Clearly, Magnum Moon is by no means the first smart performer to emerge from Malibu Moon’s 2015 crop. He joins the likes of Moonshine Memories, Heavenly Love, the recent GII Davona Dale S. winner Fly So High, the GIII winner Greyvitos, the Graded-placed Hollywood Star and Sultry, the Grade I-placed Maya Malibu and the stakes-winning Malibu Saint, so this 2015 crop could be one of Malibu Moon’s finest. This isn’t too surprising as Orb’s Kentucky Derby success had helped boost Malibu Moon’s fee to a new high of $95,000 in 2014.
His 2016 and 2017 crops were also sired at $95,000, so there is every reason to expect 2018 and 2019 to prove very rewarding for the now-21-year-old son of A.P. Indy. Three of his yearling sons sold for $700,000, $650,000 and $625,000 last year, with his top-priced filly selling for $500,000. Significantly, the $625,000 colt, now named Outshine, and the $500,000 filly are both out of daughters of Unbridled’s Song, so this particular partnership also looks set to add to the nick’s reputation.

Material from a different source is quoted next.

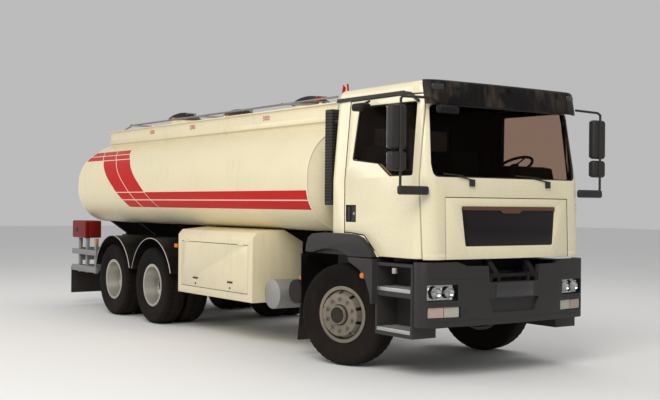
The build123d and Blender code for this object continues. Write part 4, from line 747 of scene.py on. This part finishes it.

Magnum Moon’s chances of becoming a GI winner–and a major player in the Triple Crown events–look even better when you remember that he has a May 9 birthday, so is far from the finished article. Then there’s the Rebel’s terrific record. Its roll of honor features Smarty Jones (Elusive Quality), Lawyer Ron (Langfuhr), Curlin (Smart Strike), Lookin At Lucky (Smart Strike), The Factor (War Front), Secret Circle (Eddington), Will Take Charge (Unbridled’s Song), Hoppertunity (Any Given Saturday), American Pharoah (Pioneerof the Nile) and Cupid (Tapit). That adds up to ten winners at the highest level among the last 14 winners of the Oaklawn Park trial.
Not all of those Rebel winners possessed the necessary stamina for a Triple Crown contender, but there seems to be enough encouragement to be found in Magnum Moon’s style of racing and in his pedigree to suggest that he won’t be one of them. In addition to being by a stallion with a Kentucky Derby winner already to his credit, his broodmare sire Unbridled’s Song has been responsible for such as Arrogate, Will Take Charge and Octave and represents a sire line which has been highly effective in the Triple Crown events.
Bred by Ramona S. Bass, Magnum Moon was bought for $380,000 as a yearling, when he was consigned to the sales by Claiborne Farm. His dam Dazzling Light never raced but you can get a good idea of the strength of her pedigree from the fact that Seth Hancock had signed for her when she made $825,000 as a yearling in 2009.
She owed part of her popularity to being a daughter of Win McCool. This daughter of Giant’s Causeway was the third graded stakes winner produced by Crafty Lady when she won the GIII Floral Park H. over six furlongs as a 3-year-old. Her predecessors were Graeme Hall, a smart Dehere colt who won the GII Arkansas Derby over a mile and an eighth, and the fast Hennessy filly Harmony Lodge, who fully justified the $1,650,000 she cost in the February of her 2-year-old season.
The emphasis here seems to be on speed, but Win McCool represented a highly successful partnership between Giant’s Causeway and Crafty Prospector mares. This nick’s 13 foals included four black-type winners, headed by Giant Oak, a dual Grade I winner over a mile and an eighth who was once second in the Breeders’ Cup Marathon over 1 3/4 miles.
If there proves to be a weak link in Magnum Moon’s stamina, the finger of suspicion would point to his third dam, Win Crafty Lady, winner of the GIII Interborough H. over six furlongs as a 5-year-old. Her half-brother Diligence, by the sprinter Miswaki, was arguably at his best over seven furlongs, the distance of his wins in the GII Tom Fool H. and GIII Churchill Downs H.
While that may be a worry, Magnum Moon has a pedigree which features A.P. Indy, Unbridled’s Song, Seattle Slew, Unbridled and Giant’s Causeway among the six stallions in his second and third generations, so he must have a good chance of getting a mile and a quarter.